The motor of choice in the majority of variable speed and torque control applications. Our wide range of compact DC motor series seemed to be offering many benefits to Factory Automation & Office automation.
DC Motor List
Following is brief introduction on Advantages of DC motors just for your reference. This is just an information and out line of general DC motor principle.
Advantages
 
Simple Design

The design of the brushed DC motor is quite simple. A permanent magnetic field is created in the stator by either Permanent magnets or Electro-magnetic windings.
If the field is created by permanent magnets, the motor is said to be a "permanent magnet DC motor" (PMDC). If created by electromagnetic windings, the motor is often said to be a "shunt wound DC motor" (SWDC). Today, because of cost-effectiveness and reliability, the PMDC motor is the motor of choice for applications involving fractional horsepower DC motors & up to about three horsepower.

At five horsepower and greater, various forms of the shunt wound DC motor are most commonly used. This is because the electromagnetic windings are more cost effective than permanent magnets in this power range.

Opposing the stator field is the armature field, which is generated by a changing electromagnetic flux coming from windings located on the rotor. The magnetic poles of the armature field will attempt to line up with the opposite magnetic poles generated by the stator field. If we stopped the design at this point, the motor would spin until the poles were opposite one another, settle into place, and then stop. To prevent this, the section of the rotor where the electricity enters the rotor windings called the commutator is placed.

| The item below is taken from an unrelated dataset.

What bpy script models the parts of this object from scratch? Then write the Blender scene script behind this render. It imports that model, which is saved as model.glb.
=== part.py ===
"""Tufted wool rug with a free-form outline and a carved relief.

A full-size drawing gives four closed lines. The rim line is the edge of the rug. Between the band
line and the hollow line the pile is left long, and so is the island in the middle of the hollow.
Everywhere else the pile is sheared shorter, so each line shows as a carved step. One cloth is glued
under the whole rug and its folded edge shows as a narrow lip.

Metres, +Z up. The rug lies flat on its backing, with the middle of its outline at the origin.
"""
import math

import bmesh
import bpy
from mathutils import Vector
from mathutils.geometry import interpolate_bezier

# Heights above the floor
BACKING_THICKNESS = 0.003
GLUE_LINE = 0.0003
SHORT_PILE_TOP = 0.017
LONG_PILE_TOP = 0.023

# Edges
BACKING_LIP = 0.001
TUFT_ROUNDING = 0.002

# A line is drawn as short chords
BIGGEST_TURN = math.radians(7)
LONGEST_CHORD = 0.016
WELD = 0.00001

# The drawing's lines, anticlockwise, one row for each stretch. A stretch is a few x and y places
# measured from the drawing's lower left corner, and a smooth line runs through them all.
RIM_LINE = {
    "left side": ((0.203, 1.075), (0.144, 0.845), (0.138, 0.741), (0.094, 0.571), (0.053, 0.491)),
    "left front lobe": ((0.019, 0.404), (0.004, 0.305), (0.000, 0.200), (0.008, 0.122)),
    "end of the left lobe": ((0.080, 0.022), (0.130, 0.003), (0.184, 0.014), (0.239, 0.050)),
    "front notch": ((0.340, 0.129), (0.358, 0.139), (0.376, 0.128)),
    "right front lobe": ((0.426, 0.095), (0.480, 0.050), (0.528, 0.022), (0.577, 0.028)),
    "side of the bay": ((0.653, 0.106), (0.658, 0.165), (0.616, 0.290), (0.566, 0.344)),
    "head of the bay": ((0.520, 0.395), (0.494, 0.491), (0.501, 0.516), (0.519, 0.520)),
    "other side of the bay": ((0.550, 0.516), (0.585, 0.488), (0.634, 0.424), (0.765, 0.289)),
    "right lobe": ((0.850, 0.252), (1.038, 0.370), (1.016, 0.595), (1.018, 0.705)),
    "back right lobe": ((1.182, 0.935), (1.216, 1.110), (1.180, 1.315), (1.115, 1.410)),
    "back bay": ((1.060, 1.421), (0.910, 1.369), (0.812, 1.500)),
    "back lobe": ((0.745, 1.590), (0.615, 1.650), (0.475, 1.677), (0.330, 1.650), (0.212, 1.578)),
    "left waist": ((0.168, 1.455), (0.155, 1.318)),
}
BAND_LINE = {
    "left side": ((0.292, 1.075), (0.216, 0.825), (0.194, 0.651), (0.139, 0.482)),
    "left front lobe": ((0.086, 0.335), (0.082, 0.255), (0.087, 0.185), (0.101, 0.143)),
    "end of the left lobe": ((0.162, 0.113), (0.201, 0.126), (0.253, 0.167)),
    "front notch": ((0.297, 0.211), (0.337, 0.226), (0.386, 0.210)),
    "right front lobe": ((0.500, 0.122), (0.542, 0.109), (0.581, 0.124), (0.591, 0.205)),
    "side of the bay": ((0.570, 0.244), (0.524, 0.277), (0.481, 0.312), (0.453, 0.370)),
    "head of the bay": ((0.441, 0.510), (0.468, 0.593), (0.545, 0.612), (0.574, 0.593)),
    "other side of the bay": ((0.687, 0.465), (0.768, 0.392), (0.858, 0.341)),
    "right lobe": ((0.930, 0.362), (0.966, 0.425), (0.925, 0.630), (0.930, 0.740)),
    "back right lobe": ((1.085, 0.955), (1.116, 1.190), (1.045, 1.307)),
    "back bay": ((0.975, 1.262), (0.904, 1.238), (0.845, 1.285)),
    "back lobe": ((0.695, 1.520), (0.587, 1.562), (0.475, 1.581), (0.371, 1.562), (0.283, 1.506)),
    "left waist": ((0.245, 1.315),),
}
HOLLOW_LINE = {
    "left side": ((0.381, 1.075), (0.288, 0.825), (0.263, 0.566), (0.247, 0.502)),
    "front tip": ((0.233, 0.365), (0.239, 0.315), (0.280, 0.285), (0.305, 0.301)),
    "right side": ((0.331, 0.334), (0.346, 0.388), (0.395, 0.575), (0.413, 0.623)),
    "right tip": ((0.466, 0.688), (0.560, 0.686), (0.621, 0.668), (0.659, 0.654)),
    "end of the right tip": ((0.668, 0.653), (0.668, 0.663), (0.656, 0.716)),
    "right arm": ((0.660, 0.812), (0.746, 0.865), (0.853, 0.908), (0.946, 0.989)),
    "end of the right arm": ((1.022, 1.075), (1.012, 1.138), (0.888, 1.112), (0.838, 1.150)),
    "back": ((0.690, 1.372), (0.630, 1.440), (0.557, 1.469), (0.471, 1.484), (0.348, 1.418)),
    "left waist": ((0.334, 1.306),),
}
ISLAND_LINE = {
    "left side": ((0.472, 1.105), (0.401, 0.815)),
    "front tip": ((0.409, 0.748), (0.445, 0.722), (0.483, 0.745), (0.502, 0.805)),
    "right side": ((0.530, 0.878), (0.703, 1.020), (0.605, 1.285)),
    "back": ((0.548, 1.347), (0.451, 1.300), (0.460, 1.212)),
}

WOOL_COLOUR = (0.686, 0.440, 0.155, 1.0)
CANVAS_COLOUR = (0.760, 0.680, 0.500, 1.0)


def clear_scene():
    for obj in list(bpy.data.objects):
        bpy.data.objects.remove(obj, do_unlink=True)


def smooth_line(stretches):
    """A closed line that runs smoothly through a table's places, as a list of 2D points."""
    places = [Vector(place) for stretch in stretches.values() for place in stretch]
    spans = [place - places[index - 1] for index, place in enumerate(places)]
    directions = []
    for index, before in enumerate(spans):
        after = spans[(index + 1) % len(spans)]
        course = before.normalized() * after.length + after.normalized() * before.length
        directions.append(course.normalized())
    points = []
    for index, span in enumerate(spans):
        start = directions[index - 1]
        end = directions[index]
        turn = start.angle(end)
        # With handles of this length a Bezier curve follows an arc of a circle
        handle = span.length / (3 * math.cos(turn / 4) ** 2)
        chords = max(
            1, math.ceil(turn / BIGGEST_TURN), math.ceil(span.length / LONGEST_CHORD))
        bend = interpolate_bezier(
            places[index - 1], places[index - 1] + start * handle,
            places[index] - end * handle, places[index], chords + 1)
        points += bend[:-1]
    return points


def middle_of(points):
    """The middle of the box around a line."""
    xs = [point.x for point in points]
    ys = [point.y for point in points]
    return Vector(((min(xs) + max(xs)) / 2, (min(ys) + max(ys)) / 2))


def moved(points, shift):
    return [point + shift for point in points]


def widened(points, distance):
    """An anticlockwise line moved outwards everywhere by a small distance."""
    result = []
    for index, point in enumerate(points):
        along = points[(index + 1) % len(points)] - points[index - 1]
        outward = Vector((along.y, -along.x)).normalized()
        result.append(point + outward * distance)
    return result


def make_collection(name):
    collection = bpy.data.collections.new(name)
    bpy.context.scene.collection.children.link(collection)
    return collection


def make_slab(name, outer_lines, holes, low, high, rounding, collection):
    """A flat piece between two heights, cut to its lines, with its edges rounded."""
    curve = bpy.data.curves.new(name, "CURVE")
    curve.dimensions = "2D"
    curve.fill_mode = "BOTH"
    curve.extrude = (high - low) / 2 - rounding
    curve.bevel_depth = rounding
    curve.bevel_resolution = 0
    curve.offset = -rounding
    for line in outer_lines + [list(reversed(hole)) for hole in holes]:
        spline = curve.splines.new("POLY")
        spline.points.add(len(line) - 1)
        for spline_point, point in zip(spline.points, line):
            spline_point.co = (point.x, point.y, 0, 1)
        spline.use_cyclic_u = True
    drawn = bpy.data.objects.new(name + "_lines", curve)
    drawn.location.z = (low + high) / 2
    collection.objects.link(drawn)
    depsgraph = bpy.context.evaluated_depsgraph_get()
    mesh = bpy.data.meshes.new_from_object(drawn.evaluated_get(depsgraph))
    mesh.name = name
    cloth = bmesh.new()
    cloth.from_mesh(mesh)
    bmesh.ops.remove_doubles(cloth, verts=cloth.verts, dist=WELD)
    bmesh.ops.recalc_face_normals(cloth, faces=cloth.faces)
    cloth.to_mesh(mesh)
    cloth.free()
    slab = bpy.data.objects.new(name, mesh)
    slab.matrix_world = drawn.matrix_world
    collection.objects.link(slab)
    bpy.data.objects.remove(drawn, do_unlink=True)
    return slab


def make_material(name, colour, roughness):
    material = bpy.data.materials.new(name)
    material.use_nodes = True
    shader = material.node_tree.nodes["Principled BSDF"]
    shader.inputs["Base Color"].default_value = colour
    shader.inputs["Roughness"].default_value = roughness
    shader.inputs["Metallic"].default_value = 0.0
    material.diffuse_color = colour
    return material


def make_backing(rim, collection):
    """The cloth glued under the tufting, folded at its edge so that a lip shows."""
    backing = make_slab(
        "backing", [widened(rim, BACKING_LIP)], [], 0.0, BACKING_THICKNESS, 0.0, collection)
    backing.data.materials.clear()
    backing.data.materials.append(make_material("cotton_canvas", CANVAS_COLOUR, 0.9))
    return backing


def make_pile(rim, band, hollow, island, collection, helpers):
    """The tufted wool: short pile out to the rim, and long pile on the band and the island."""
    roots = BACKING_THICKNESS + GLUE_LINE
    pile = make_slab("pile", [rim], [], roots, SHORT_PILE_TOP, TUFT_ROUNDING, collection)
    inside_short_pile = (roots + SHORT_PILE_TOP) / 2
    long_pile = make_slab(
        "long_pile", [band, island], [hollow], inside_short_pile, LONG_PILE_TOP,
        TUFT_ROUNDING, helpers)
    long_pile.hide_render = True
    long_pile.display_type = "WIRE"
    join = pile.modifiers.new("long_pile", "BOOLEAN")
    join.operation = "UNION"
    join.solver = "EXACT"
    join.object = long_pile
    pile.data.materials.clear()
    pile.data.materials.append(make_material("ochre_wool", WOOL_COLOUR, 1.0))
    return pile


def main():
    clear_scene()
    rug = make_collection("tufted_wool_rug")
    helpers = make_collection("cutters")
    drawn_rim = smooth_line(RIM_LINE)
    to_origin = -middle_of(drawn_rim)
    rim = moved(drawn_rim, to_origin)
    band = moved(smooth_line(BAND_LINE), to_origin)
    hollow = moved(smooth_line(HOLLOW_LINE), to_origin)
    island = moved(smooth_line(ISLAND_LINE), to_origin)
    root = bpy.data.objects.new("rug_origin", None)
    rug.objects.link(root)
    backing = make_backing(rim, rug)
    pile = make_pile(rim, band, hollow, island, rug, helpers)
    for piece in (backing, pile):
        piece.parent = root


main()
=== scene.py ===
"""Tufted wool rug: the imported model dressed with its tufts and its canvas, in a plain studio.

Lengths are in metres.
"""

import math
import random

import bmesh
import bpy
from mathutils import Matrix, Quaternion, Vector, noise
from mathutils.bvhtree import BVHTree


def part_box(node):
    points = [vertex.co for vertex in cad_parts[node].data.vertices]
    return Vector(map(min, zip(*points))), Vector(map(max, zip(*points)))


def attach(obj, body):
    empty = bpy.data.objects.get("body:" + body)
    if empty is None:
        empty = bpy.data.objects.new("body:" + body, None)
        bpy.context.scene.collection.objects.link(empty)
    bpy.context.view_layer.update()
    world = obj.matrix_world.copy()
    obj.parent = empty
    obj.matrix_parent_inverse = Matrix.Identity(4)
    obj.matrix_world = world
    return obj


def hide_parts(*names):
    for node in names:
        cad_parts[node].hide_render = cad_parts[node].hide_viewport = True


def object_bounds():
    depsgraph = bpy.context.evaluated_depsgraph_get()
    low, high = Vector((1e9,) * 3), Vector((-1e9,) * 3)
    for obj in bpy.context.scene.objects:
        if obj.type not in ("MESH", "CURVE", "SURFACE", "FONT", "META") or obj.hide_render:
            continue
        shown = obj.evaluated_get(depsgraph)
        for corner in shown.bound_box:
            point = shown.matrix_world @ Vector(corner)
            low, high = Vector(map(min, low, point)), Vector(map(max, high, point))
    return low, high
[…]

The electricity is carried between the rotor and the stator by conductive graphite-copper brushes (mounted on the rotor) which contact rings on stator. When power is supplied, the motor rotates towards the pole alignment point. As the motor would get to this point the brushes jump across a gap in the stator rings. Momentum carries the motor forward over this gap. When the brushes get to the other side of the gap, they contact the stator rings again and the polarity of the voltage is reversed in this set of rings. The motor begins accelerating again this time trying to get to the opposite set of poles. The momentum has carried the motor past the original pole alignment point. This continues as the motor rotates.

In most DC motors, several sets of windings or permanent magnets are present to smooth out the motion.

 

Easy to control speed

Controlling the speed of a brushed DC motor is simple. The higher the armature voltage, the faster the rotation. This relationship is linear to the motor's maximum speed.
The maximum armature voltage which corresponds to a motor's rated speed (these motors are usually given a rated speed and a maximum speed, such as 1750/2000 rpm) are available in certain standard voltages, which roughly increase in conjunction with horsepower. Thus, the smallest industrial motors are rated 90 VDC and 180 VDC. Larger units are rated at 250 VDC and sometimes higher.

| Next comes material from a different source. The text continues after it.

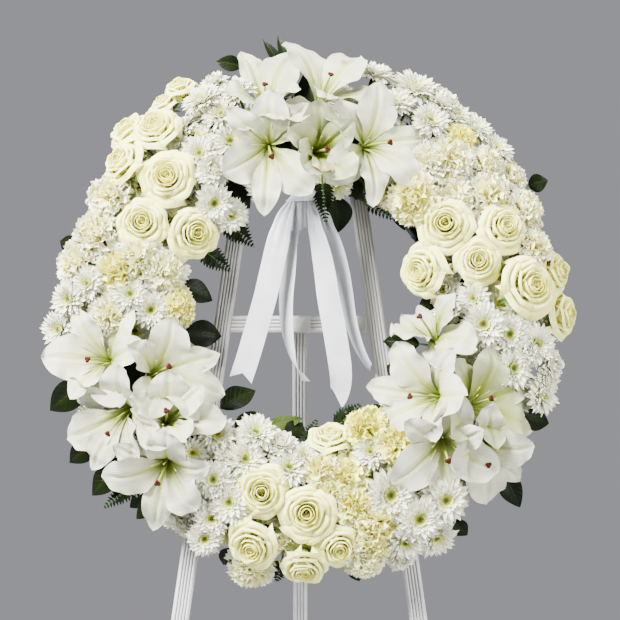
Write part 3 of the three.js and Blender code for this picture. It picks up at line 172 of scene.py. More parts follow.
# middle line of each tail in the object frame: x, y, z (mm), turn in degrees, pleating
RIBBON_1 = [[-19.2, -149.0, 1222.9, 34, 1], [-29.0, -156.0, 1207.8, 30, 0.8], [-35.0, -159.0, 1194.2, 24, 0.55], [-39.3, -161.0, 1179.5, 20, 0.4], [-44.0, -161.0, 1161.2, 10, 0.15], [-52.1, -160.0, 1125.9, 5, 0.03], [-58.5, -159.0, 1097.9, 3, 0], [-64.9, -158.0, 1074.7, 2, 0], [-71.6, -157.0, 1051.5, 2, 0], [-79.8, -156.0, 1023.4, 4, 0], [-89.4, -154.0, 994.0, 6, 0]]
RIBBON_2 = [[-14.4, -146.0, 1223.1, 50, 1], [-20.5, -147.0, 1208.3, 50, 0.8], [-23.5, -147.0, 1193.6, 50, 0.5], [-26.0, -146.0, 1180.1, 50, 0.25], [-29.3, -145.0, 1159.3, 50, 0.08], [-31.5, -144.0, 1126.2, 50, 0], [-33.8, -143.0, 1098.0, 52, 0], [-34.0, -142.0, 1077.1, 54, 0], [-32.1, -141.0, 1051.3, 60, 0], [-28.6, -140.0, 1032.8, 68, 0], [-24.6, -139.0, 1017.4, 78, 0], [-18.7, -138.0, 1005.7, 92, 0], [-12.5, -137.0, 995.8, 102, 0], [-7.0, -136.0, 987.8, 108, 0]]
RIBBON_3 = [[-7.0, -149.0, 1222.9, 48, 1], [-3.3, -155.0, 1207.9, 48, 0.8], [-0.3, -158.0, 1194.3, 48, 0.5], [1.6, -160.0, 1179.5, 46, 0.3], [5.9, -160.0, 1163.7, 42, 0.12], [9.9, -159.0, 1145.4, 33, 0.03], [13.3, -158.0, 1125.9, 26, 0], [17.4, -157.0, 1097.9, 17, 0], [21.8, -156.0, 1074.7, 6, 0], [26.0, -155.0, 1051.5, 4, 0], [30.5, -154.0, 1023.3, 8, 0], [32.8, -152.0, 1004.9, 16, 0], [33.0, -148.0, 990.1, 25, 0], [30.9, -141.0, 977.5, 34, 0], [27.5, -133.0, 968.6, 42, 0]]
RIBBON_4 = [[-2.1, -146.0, 1223.1, 52, 1], [6.5, -146.0, 1208.4, 52, 0.8], [12.6, -145.0, 1193.7, 52, 0.5], [17.0, -143.0, 1179.0, 52, 0.25], [24.0, -141.0, 1164.4, 52, 0.08], [30.3, -140.0, 1146.0, 52, 0], [35.2, -139.0, 1126.3, 53, 0], [38.8, -138.0, 1107.9, 55, 0], [41.9, -137.0, 1089.4, 58, 0], [45.0, -136.0, 1069.7, 60, 0], [49.6, -135.0, 1051.2, 62, 0], [56.1, -134.0, 1032.7, 66, 0], [65.1, -133.0, 1015.4, 72, 0], [73.8, -132.0, 1004.3, 76, 0]]


# ---------------------------------------------------------------- mesh tools
def to_frame(v):
    """Ring-frame millimetres to object-frame metres."""
    v = np.asarray(v, float)
    x, y, z = v[..., 0], v[..., 1], v[..., 2]
    return np.stack([CX + x, BY + y * CT + z * ST, CZ - y * ST + z * CT], -1) * 0.001


def unit(v):
    v = np.asarray(v, float)
    return v / np.linalg.norm(v, axis=-1, keepdims=True)


def basis(face):
    """Columns: side, up-ish, facing."""
    a = unit(face)
    up = np.array([0.0, 0.0, 1.0])
    if abs(a[2]) > 0.98:
        up = np.array([0.0, 1.0, 0.0])
    b2 = unit(up - a * up.dot(a))
    b1 = np.cross(b2, a)
    return np.stack([b1, b2, a], 1)


def smooth(x, a, b):
    t = np.clip((x - a) / (b - a), 0, 1)
    return t * t * (3 - 2 * t)


def mixc(a, b, k):
    k = np.asarray(k)[..., None]
    return np.asarray(a) * (1 - k) + np.asarray(b) * k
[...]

Specialty motors for use in mobile applications are rated 1.3 VDC. Other tiny motors may be rated 1.5VDC. Most industrial DC motors will operate reliably over a speed range of about 20:1 -- down to about 5-7% of base speed. This is much better performance than the AC motor. This is partly due to the simplicity of control, but is also partly due to the fact that most industrial DC motors are designed with variable speed operation in mind, and have added heat dissipation features which allow lower operating speeds.

 
Easy to control torque
In a brushed DC motor, torque control is also simple, since output torque is proportional to current. If you limit the current, you have just limited the torque which the motor can achieve. This makes this motor ideal for delicate applications.
 
Simple, cheap drive design
The result of this design is that variable speed or variable torque electronics are easy to design and manufacture. Varying the speed of a brushed DC motor requires little more than a large enough potentiometer. In practice, these have been replaced for all but sub-fractional horsepower applications by the drives, which offer relatively precisely control voltage and current. Common DC drives are available at the low end.